Almost everyone who works there is a temp with one agency or another. I thought about trying to organize all of the different agencies into factions which would then function as rival gangs. At least the tension and occasional spurts of violence might make the day go by faster. The supervisors don't know our names, we were never introduced around the office, and no one pretends we matter, which should be refreshing but somehow isn't. At least we get to wear whatever we want and can listen to our ipods all day. No, we must listen to our ipods all day. I once forgot my headphones and almost went cross-eyed from boredom. I think a big part of the reason why I haven't been writing here as much is because I'm on a computer all day at work. And then I use up all my "crazy" instant messaging my new friend Alisha. I think tomorrow I might make good on my threat to write down everything we type to one another throughout the course of the day and post it on here.

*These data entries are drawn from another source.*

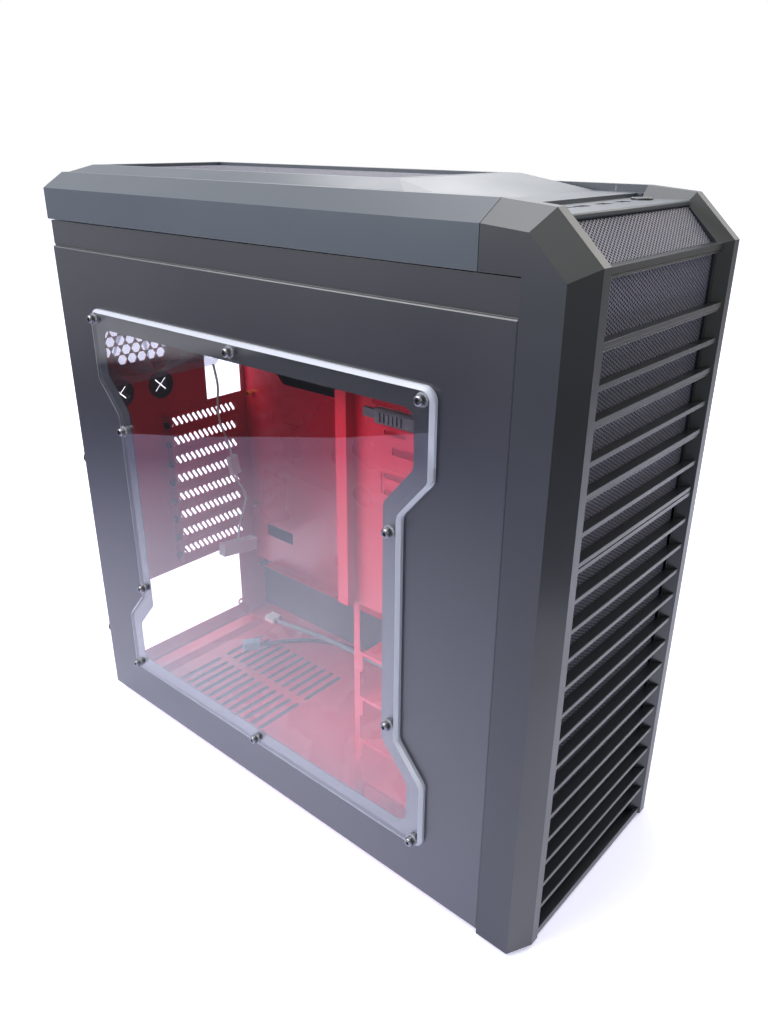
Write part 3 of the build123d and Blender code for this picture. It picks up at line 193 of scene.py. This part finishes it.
def tintedClear(name, tone, through, share, roughness=0.15):
    # see-through moulded plastic, partly milky: fan blades and wire sleeves; on the cut acrylic
    # edges the pale milky part is a painted highlight for their glint
    material, tree, out, place = newMaterial(name)
    rough = uneven(tree, place, 60.0, 2.0, roughness - 0.05, roughness + 0.05)
    body = addNode(tree, "ShaderNodeBsdfPrincipled", {"Base Color": srgb(tone),
                   "Specular IOR Level": 0.7}, {"Roughness": rough})
    clear = addNode(tree, "ShaderNodeBsdfTransparent", {"Color": srgb(through)})
    mix = addNode(tree, "ShaderNodeMixShader", {0: share},
                  {1: body.outputs["BSDF"], 2: clear.outputs["BSDF"]})
    tree.links.new(mix.outputs["Shader"], out.inputs["Surface"])
    return material


blackPowderCoat = paintedSteel("blackPowderCoat", "#12151f", "#181b26", 0.34, coat=0.8,
                               coatRoughness=0.28, specular=0.7)
redPowderCoat = paintedSteel("redPowderCoat", "#c2142e", "#ca1c36", 0.28, grain=0.8, coat=0.4,
                             bump=0.03)
blackSheetPaint = paintedSteel("blackSheetPaint", "#16161a", "#1d1d22", 0.42)
meshPaint = paintedSteel("meshPaint", "#646371", "#6e6e7b", 0.46, specular=0.35)
bezelAbs = mouldedPlastic("bezelAbs", "#24282e", 0.33, specular=0.7)
# the top cover is moulded from the same plastic as the bezel; its paler tone is painted light,
# standing in for the light and sheen that fall on the cover's sides from above left
coverAbsPaintedLight = mouldedPlastic("coverAbsPaintedLight", "#3f464f", 0.35, specular=0.6)
plainAbs = mouldedPlastic("plainAbs", "#1c1c1e", 0.45)
latchNylon = mouldedPlastic("latchNylon", "#5a5560", 0.42)
fanHousingPbt = mouldedPlastic("fanHousingPbt", "#161618", 0.42, grain=0.8)
fanRotorAbs = mouldedPlastic("fanRotorAbs", "#1a1a1c", 0.25, grain=0.8, bump=0.05)
milkyNylon = mouldedPlastic("milkyNylon", "#d8d0d2", 0.35, bump=0.05, subsurface=0.3)
blueConnectorNylon = mouldedPlastic("blueConnectorNylon", "#8fc0d2", 0.4, bump=0.05)
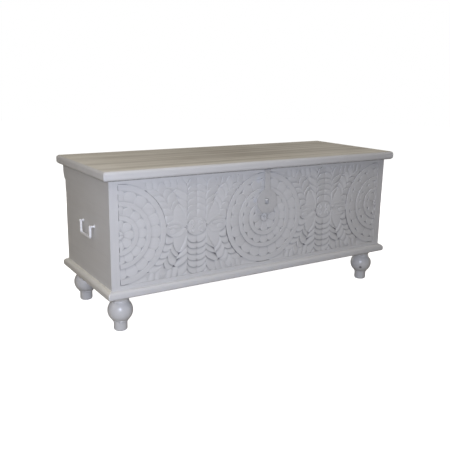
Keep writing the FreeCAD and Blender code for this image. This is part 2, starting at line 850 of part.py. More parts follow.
def staple():
    """A loop lying flat, with two legs driven through the panel."""
    arc_y = staple_tip + staple_bar_radius + staple_arc_radius
    center = point(0, arc_y, staple_z)
    right = center + X * staple_arc_radius
    left = center - X * staple_arc_radius
    leg = Y * (panel_back + staple_tail - arc_y)
    path = Part.Wire([
        Part.makeLine(right + leg, right),
        Part.Arc(right, center - Y * staple_arc_radius, left).toShape(),
        Part.makeLine(left, left + leg),
    ])
    section = Part.Wire(Part.makeCircle(staple_bar_radius, right + leg, Y))
    return path.makePipeShell([section], True, False)


# Bail handle: posts with ball heads, and the bail hung in them, for the left end
def handle_post(y):
    ball = point(left_face - handle_standoff, y, handle_z)
    flange = rod(point(left_face, y, handle_z), -X, post_flange_radius, post_flange_thickness)
    stem = rod(point(left_face, y, handle_z), -X, post_stem_radius, handle_standoff)
    tang_length = end_board + nut_thickness + nut_gap
    tang = rod(point(left_face, y, handle_z), X, post_tang_radius, tang_length)
    post = flange.fuse([stem, Part.makeSphere(post_ball_radius, ball), tang])
    bore = rod(ball - Y * (post_ball_radius + overrun), Y, bail_pin_radius + pin_clearance,
               2 * (post_ball_radius + overrun))
    return post.cut(bore).removeSplitter()


def post_nut(y):
    radius = nut_across_corners / 2
    turns = [2 * math.pi * number / nut_sides for number in range(nut_sides + 1)]
    corners = [point(left_face + end_board, y + radius * math.cos(turn), handle_z + radius * math.sin(turn))
               for turn in turns]
    nut = Part.Face(Part.makePolygon(corners)).extrude(X * nut_thickness)
    return nut.cut(rod(point(left_face, y, handle_z), X, post_tang_radius + screw_clearance,
                       end_board + nut_thickness + overrun))


def bail():
    x = left_face - handle_standoff
    low = handle_z - bail_drop
    inner = bail_bend * (1 - math.sqrt(0.5))
    back, front = handle_y + bail_arm_offset, handle_y - bail_arm_offset
    top_back, top_front = point(x, back, handle_z), point(x, front, handle_z)
    bend_back = (point(x, back, low + bail_bend), point(x, back - inner, low + inner),
                 point(x, back - bail_bend, low))
    bend_front = (point(x, front + bail_bend, low), point(x, front + inner, low + inner),
                  point(x, front, low + bail_bend))
    path = Part.Wire([
        Part.makeLine(top_back, bend_back[0]),
        Part.Arc(*bend_back).toShape(),
        Part.makeLine(bend_back[2], bend_front[0]),
        Part.Arc(*bend_front).toShape(),
        Part.makeLine(bend_front[2], top_front),
    ])
    section = Part.Wire(Part.makeCircle(bail_bar_radius, top_back, Z))
    bar = path.makePipeShell([section], True, False)
    reach = post_offset + post_ball_radius - bail_arm_offset
    ends = [Part.makeSphere(bail_bar_radius, top_back), Part.makeSphere(bail_bar_radius, top_front),
            rod(top_back, Y, bail_pin_radius, reach), rod(top_front, -Y, bail_pin_radius, reach)]
    return bar.fuse(ends).removeSplitter()


# Carcass
save("carved_front_panel", carved_panel())
save("front_left_stile", front_stile())
save("front_right_stile", mirrored_x(front_stile()))
save("front_top_rail", front_rail(panel_top, body_top, panel_top - overrun, panel_top + groove_depth))
save("front_bottom_rail", cut_base_screws(
    front_rail(base_top, panel_bottom, panel_bottom - groove_depth, panel_bottom + overrun)))
save("left_side_panel", cut_base_screws(side_panel()))
save("right_side_panel", cut_base_screws(mirrored_x(side_panel())))
save("back_panel", cut_base_screws(back_panel()))
save("floor_board", inner_floor())
for end, turned in ends:
    save(f"corner_post_front_{end}", turned(corner_post(True)))
    save(f"corner_post_back_{end}", turned(corner_post(False)))

# Base and feet
for name, member in base_members().items():
    save(name, member)
foot = turned_foot()
for name, (x, y) in foot_places().items():
    save(f"foot_{name}", foot.translated(point(x, y, 0)))
save("base_screws", *[wood_screw(head, Z, base_screw_length) for head in base_screws])

# Hinge rail and hinges
save("hinge_rail", hinge_rail())
save("hinge_rail_screws", *[wood_screw(head, -Y, rail_screw_length) for head in rail_screws])
for end, center in zip(("left", "right"), hinge_centers()):
    save(f"{end}_hinge_lower_leaf", lower_leaf(center))
    save(f"{end}_hinge_upper_leaf", upper_leaf(center))
    save(f"{end}_hinge_pin", hinge_pin(center))
hinge_places = [p for center in hinge_centers() for p in hinge_screw_places(center)]
lower_screw_face = body_top - hinge_pocket_depth + leaf_thickness
upper_screw_face = body_top - leaf_thickness
save("hinge_lower_screws", *[small_screw(point(p.x, p.y, lower_screw_face), -Z) for p in hinge_places])
save("hinge_upper_screws", *[small_screw(point(p.x, p.y, upper_screw_face), Z) for p in hinge_places])

# Lid
for name, plank in zip(("lid_front_plank", "lid_middle_plank", "lid_back_plank"), lid_plank_solids()):
    save(name, plank)
save("lid_left_cleat", lid_cleat(-cleat_offset))
save("lid_right_cleat", lid_cleat(cleat_offset))
save("lid_cleat_screws", *[wood_screw(head, Z, cleat_screw_length) for head in cleat_screws])

# Hasp and staple
save("hasp", hasp())
save("hasp_hinge_plate", hasp_plate())
save("hasp_hinge_pin", hasp_pin())
save("hasp_hinge_screws", *[small_screw(head, Z) for head in hasp_screw_heads()])
save("front_staple", staple())

# Handles
post_places = (handle_y - post_offset, handle_y + post_offset)
for end, turned in ends:
    save(f"{end}_bail", turned(bail()))
    save(f"{end}_handle_nuts", *[turned(post_nut(y)) for y in post_places])
for place, y in zip(("front", "back"), post_places):
    save(f"left_handle_{place}_post", handle_post(y))
    save(f"right_handle_{place}_post", half_turned(handle_post(-y)))

print("length", 2 * (right_face + lid_end_overhang), "height", lid_top)
print("depth", hinge_axis_y + knuckle_radius - (front_face - lid_front_overhang))
print("lid hinge axis", hinge_axis_y, hinge_axis_z)
print("hasp axis", hasp_axis_y, hasp_axis_z)
print("bail axis", left_face - handle_standoff, handle_z)
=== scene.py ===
"""Looks of a carved wooden chest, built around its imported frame, in metres."""

import json
import logging
import math
from collections.abc import Callable, Iterable
from dataclasses import dataclass
from enum import Enum
from typing import NamedTuple

import bmesh
import bpy
from mathutils import Matrix, Vector


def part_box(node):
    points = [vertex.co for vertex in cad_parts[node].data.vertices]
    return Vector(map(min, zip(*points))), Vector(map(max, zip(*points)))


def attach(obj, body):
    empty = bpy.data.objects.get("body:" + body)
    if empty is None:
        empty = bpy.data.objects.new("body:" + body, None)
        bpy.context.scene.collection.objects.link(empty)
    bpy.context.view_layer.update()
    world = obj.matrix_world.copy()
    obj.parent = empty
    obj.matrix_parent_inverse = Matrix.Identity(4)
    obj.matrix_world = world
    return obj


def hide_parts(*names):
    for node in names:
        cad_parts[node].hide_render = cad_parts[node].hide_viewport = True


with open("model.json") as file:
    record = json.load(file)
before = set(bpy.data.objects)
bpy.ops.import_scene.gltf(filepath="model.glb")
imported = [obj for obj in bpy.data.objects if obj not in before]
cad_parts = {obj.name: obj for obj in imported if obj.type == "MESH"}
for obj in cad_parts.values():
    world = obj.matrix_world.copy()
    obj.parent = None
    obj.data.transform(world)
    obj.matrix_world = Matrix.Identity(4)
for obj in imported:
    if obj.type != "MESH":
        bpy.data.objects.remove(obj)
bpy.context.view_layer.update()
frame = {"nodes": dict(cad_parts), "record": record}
MM = 0.001
HAIR = 0.02 * MM
TOUCH = 0.001 * MM
FULL_TURN = 2 * math.pi
TURN_SLACK = 0.001
WHITE = (1.0, 1.0, 1.0, 1.0)
LOG = logging.getLogger("chest")
# Name of the value that darkens hollows with grime and painted shade.
HOLLOW = "hollow"

Point = tuple[float, float]
Triple = tuple[float, float, float]
Colour = tuple[float, float, float]
Socket = bpy.types.NodeSocket
Node = bpy.types.Node
Material = bpy.types.Material
Shape = bmesh.types.BMesh
Surface = Callable[[float, float], Triple]


class Grain(Enum):
    """Direction in which the wood's grain runs, as the pattern's scale along X, Y and Z."""

    LENGTHWAYS = (0.05, 1.0, 1.0)
    ACROSS = (1.0, 0.05, 1.0)
    UPRIGHT = (1.0, 1.0, 0.05)
    TURNED = (0.02, 0.02, 1.0)


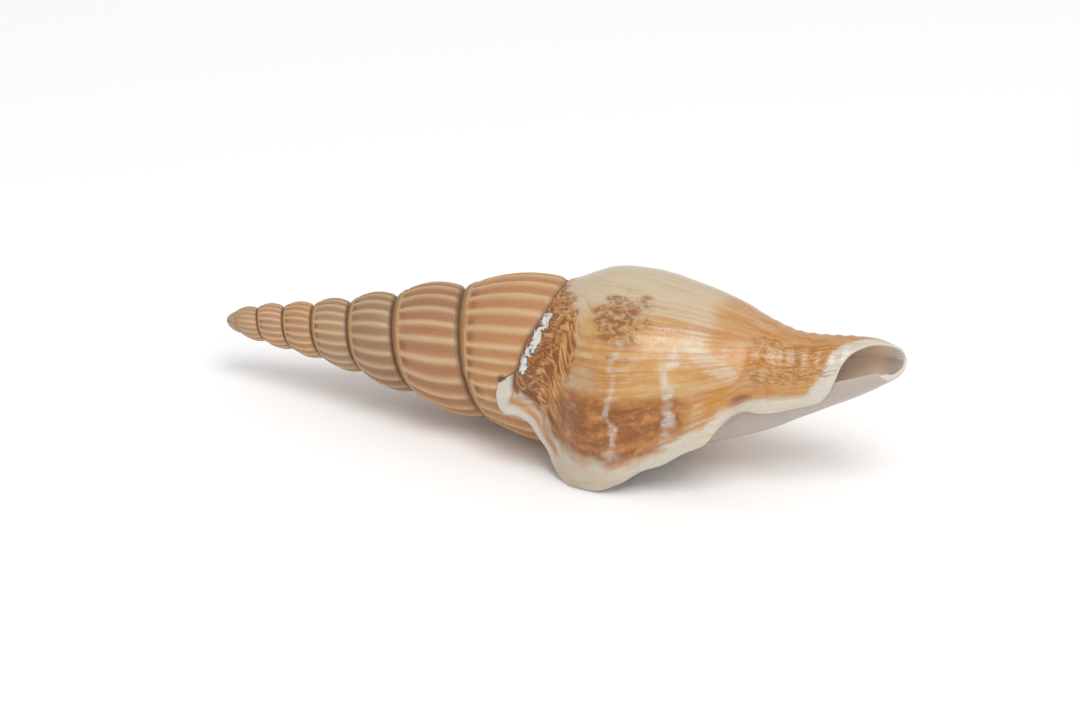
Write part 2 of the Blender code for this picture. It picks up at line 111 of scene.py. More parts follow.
# The hollow inside the last half turn
CORE_SHRINK = 0.30          # how much thinner the core gets away from the mouth
MOUTH_CORNER = (1.3, 0.45)  # the hollow's back corner, forward of and below the seam
CREVICE = 0.5               # least gap between the wall and what it closes over
THIN_WALL = 0.35            # least thickness of the wall
ROW_SPREAD = 1.2            # above 1, the last whorl's rows crowd toward the seam
CORE_TO_CANAL = 0.40        # share of the core's length where it starts to become the canal's floor

# The photograph's view: degrees round, above and along the shell, then millimetres
VIEW_SWING, VIEW_RISE, VIEW_PITCH = 20, 26, 2.848       # the pitch comes from the same fit
VIEW_CENTRE = 45.5          # place on the axis that the camera looks at
VIEW_DISTANCE = 450
VIEW_SHIFT = (2.24, 0.59)   # how far the camera stands left of and below that line
LENS = 119.1
SENSOR = 36

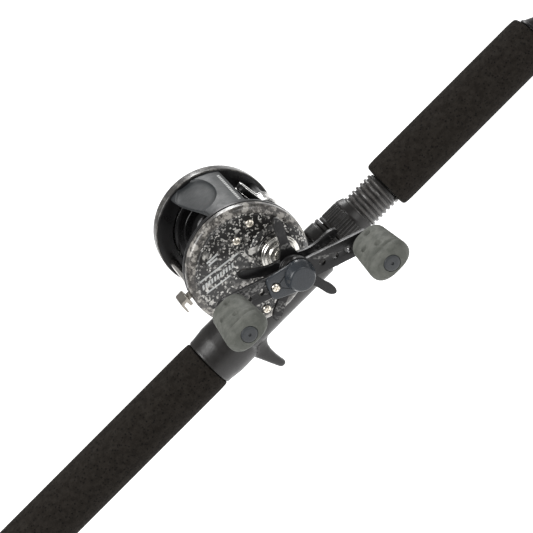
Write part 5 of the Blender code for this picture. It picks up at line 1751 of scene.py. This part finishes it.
# %% Cast control and clicker
def make_cast_control():
    low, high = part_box("cast_control_knob")
    face, top, radius = 27.4, high.y / MM, (high.x - low.x) / 2 / MM
    corners = [(low.y / MM, 0), (low.y / MM, 3.3), (face, 3.3), (face, radius - 0.6, 0.3),
               (face + 0.6, radius - 0.25, 0.3),
               (top - 1.3, radius - 0.4, 0.4), (top - 0.6, radius - 1.3, 0.4),
               (top, radius - 2.2, 0.4),
               (top - 0.3, radius - 3.4, 0.3), (top - 0.3, 0)]
    body = turned("control_body", corners, "Y", REEL, 96)
    bars = copies_round("control_knurl", rib("bar", 3.4, 0.62, 0.32, 0.0), 44, radius - 0.32,
                        LOOKS["black_metal"])
    bars.data.transform(Matrix.Rotation(math.pi / 2, 4, "Z"))
    bars.data.transform(Matrix.Translation((REEL[0] * MM, (face + 2.6) * MM, REEL[1] * MM)))
    return settle(merge("knurled_cast_control", [body, bars]), "cast_control", LOOKS["black_metal"],
                  ["cast_control_knob"])


def make_clicker():
    low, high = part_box("clicker_button")
    face, top = 27.3, high.y / MM
    corners = [(low.y / MM, 0), (low.y / MM, 1.3), (face, 1.3), (face, 3.1, 0.3),
               (face + 0.8, 3.1, 0.5), (top, 2.1, 0.5),
               (top - 0.4, 1.2, 0.4), (top - 0.5, 0)]
    return settle(turned("clicker_slider", corners, "Y", axis_of("clicker_button"), 64), "clicker",
                  LOOKS["slate"],
                  ["clicker_button"])


make_cast_control()
make_clicker()

# %% [markdown]
# ## Pieces kept from the frame
# Gears, shafts, bearings, washers and the hex nut are hidden or nearly so, and their packed
# shapes are right. They keep their meshes and take a brass, steel or nylon finish each.

# %% Inner pieces
INNER = {
    "brass": ["main_gear", "level_wind_driver", "pinion_gear", "drag_washer"],
    "steel": ["bridge_plate", "spool_bearing_left", "spool_bearing_right", "drive_shaft",
              "crank_nut",
              "knob_spindle_a", "knob_spindle_b", "spool_shaft", "worm_cog", "pawl"],
    "seat": ["idler_gear"],
}
for look, names in INNER.items():
    for name in names:
        node = frame["nodes"][name]
        node.data.materials.clear()
        node.data.materials.append(LOOKS[look])
print("kept from the frame:", sum(len(names) for names in INNER.values()))

# %% [markdown]
# ## Stage and light
# A plain pale floor lies well below the rod, and three large soft lamps stand round it: a
# broad key above, a fill from the crank side and a rim light behind. Dark satin parts
# are read by what they reflect, so the lamps are wide and the surroundings pale.

# %% Floor and lamps
FLOOR_REACH, FLOOR_LEVEL, FLOOR_GLOW = 14.0, -0.55, 0.72


def add_floor():
    made, _, shader = blank_material("pale_floor")
    shader.inputs["Base Color"].default_value = (0.93, 0.93, 0.93, 1.0)
    shader.inputs["Roughness"].default_value = 0.9
    shader.inputs["Emission Color"].default_value = (1.0, 1.0, 1.0, 1.0)
    shader.inputs["Emission Strength"].default_value = FLOOR_GLOW
    mesh = bpy.data.meshes.new("floor")
    reach, level = FLOOR_REACH, FLOOR_LEVEL
    mesh.from_pydata([(-reach, -reach, level), (reach, -reach, level), (reach, reach, level),
                      (-reach, reach, level)],
                     [], [(0, 1, 2, 3)])
    mesh.materials.append(made)
    floor = bpy.data.objects.new("floor", mesh)
    scene.collection.objects.link(floor)


def add_lamp(name, place, target, size, power):
    data = bpy.data.lights.new(name, "AREA")
    data.shape, data.size, data.energy = "SQUARE", size, power
    lamp = bpy.data.objects.new(name, data)
    lamp.location = place
    lamp.rotation_euler = (Vector(target) - Vector(place)).to_track_quat("-Z", "Y").to_euler()
    scene.collection.objects.link(lamp)


def add_light():
    focus = (REEL[0] * MM, 0.0, REEL[1] * MM)
    add_lamp("key", (focus[0] - 0.7, -0.25, 1.2), focus, 0.8, 17.0)
    add_lamp("fill", (focus[0] + 1.0, -1.1, 0.6), focus, 0.6, 5.0)
    add_lamp("rim", (focus[0] + 0.6, 1.2, 0.8), focus, 0.6, 10.0)
    world = bpy.data.worlds.new("pale_world")
    world.use_nodes = True
    world.node_tree.nodes["Background"].inputs["Color"].default_value = (1.0, 1.0, 1.0, 1.0)
    world.node_tree.nodes["Background"].inputs["Strength"].default_value = 0.30
    scene.world = world


add_floor()
add_light()
scene.view_settings.view_transform = "Standard"
print("lamps and floor ready")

Might make for some good filler, and maybe you'll get as many chuckles as I do in the throes of near-epileptic fits of taedium vitae.

I'll be back in Maryland for Christmas, from December 23rd to the 27th. I think on the 26th I might pick a pub in downtown Annapolis, alert my favorite people as to where I am, and see how many are in town and able to make it out to meet me.

*For those of you who skipped to the end, here is an abbreviated version of this update in, my favorite, list form.
  1. I haven't updated because I sit at a computer all day.
  2. I have my own bathroom.
  3. I am going to nursing school soon.
  4. If you haven't already, go make friends with a Brazilian.
  5. I'll be home for Christmas.
  6. I love Chicago. (Sneaked that one in there, it wasn't included above. I do love Chicago, it feels like a city in America that I could truly call home. I want to stay here for a while. That almost never happens.)